By any measure, Todd Pletcher's 2012 Saratoga meeting was a huge success, providing the five-time Eclipse Award winner with his ninth training title and third in a row. Of his 36 wins from 149 Saratoga starts, 23 were with 2-year-olds, including the closing day Grade 2 Three Chimneys Hopeful Stakes with Shanghai Bobby.
This isn't the first time the 45-year-old second-generation horseman has excelled with juveniles. Last year, Pletcher won 14 Saratoga 2-year-old races with 41 horses making 54 starts (when his overall record was very similar to 2012: 38 wins from 149 starts). Saratoga is the most important race meeting of the year for a trainer to showcase promising young horses, and success on the track begets more success in keeping the pipeline of promising young talent flowing from Thoroughbred owners and breeders into Pletcher's barn.

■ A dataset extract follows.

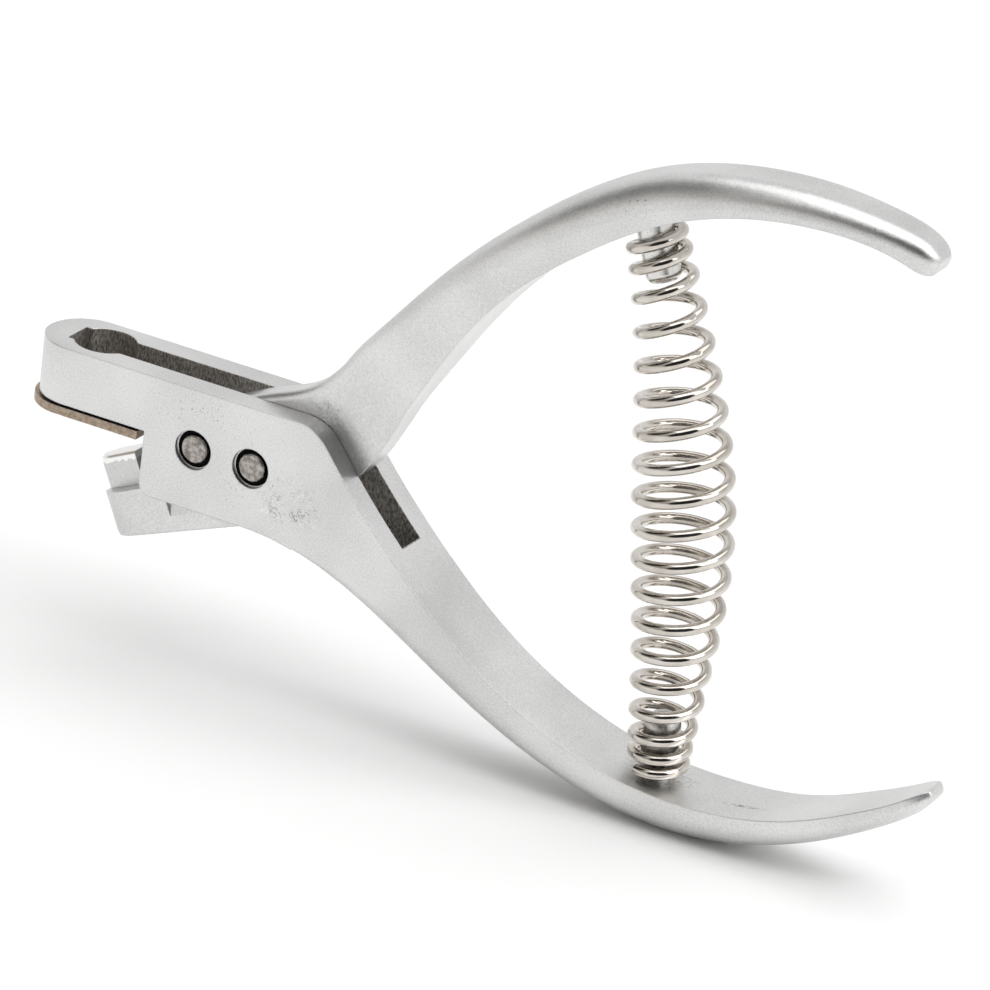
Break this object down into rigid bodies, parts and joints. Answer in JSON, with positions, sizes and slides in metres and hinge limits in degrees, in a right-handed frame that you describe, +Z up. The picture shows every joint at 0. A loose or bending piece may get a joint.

Curiosity got the best of me, though, and I wondered how those 41 individual 2-year-old runners from the 2011 Saratoga meeting have performed since then. I went into the exercise expecting to find a high attrition rate, thinking that perhaps these horses were pushed too hard, too fast.
Nothing, however, could be further from the truth.
Only three of the 41 juveniles of 2011 have failed to run again since the conclusion of last year's Saratoga meeting. Eight of the 41 have gone on to win stakes races, and, when combined with the two Saratoga 2-year-old stakes winners of 2011, brought the number of stakes winners to 10 from 41 horses (24%). That is a damn good number.
Three of those subsequent stakes winners – Disposablepleasure, El Padrino, Dancing Solo – won American Graded Stakes. Add the two Saratoga Graded Stakes winners from 2011 (Georgie's Angel, Overdriven) and that's five of 41 (12%).
As a group, since the end of the 2011 Saratoga meeting, the 38 runners that raced again have an aggregate record of 41 wins from 224 starts (18%). That number would be a whole lot better were it not for one horse, Woods Hole, who finished eighth in his lone Saratoga start, then was claimed from Pletcher next time out at Delaware Park. He's run 26 times since then and on Sunday scored his first career win at Fort Erie.
Not every horse is a winner. That's not the way this game works, even at the top level. Pletcher's success may start with 2-year-olds, but that's not where it ends.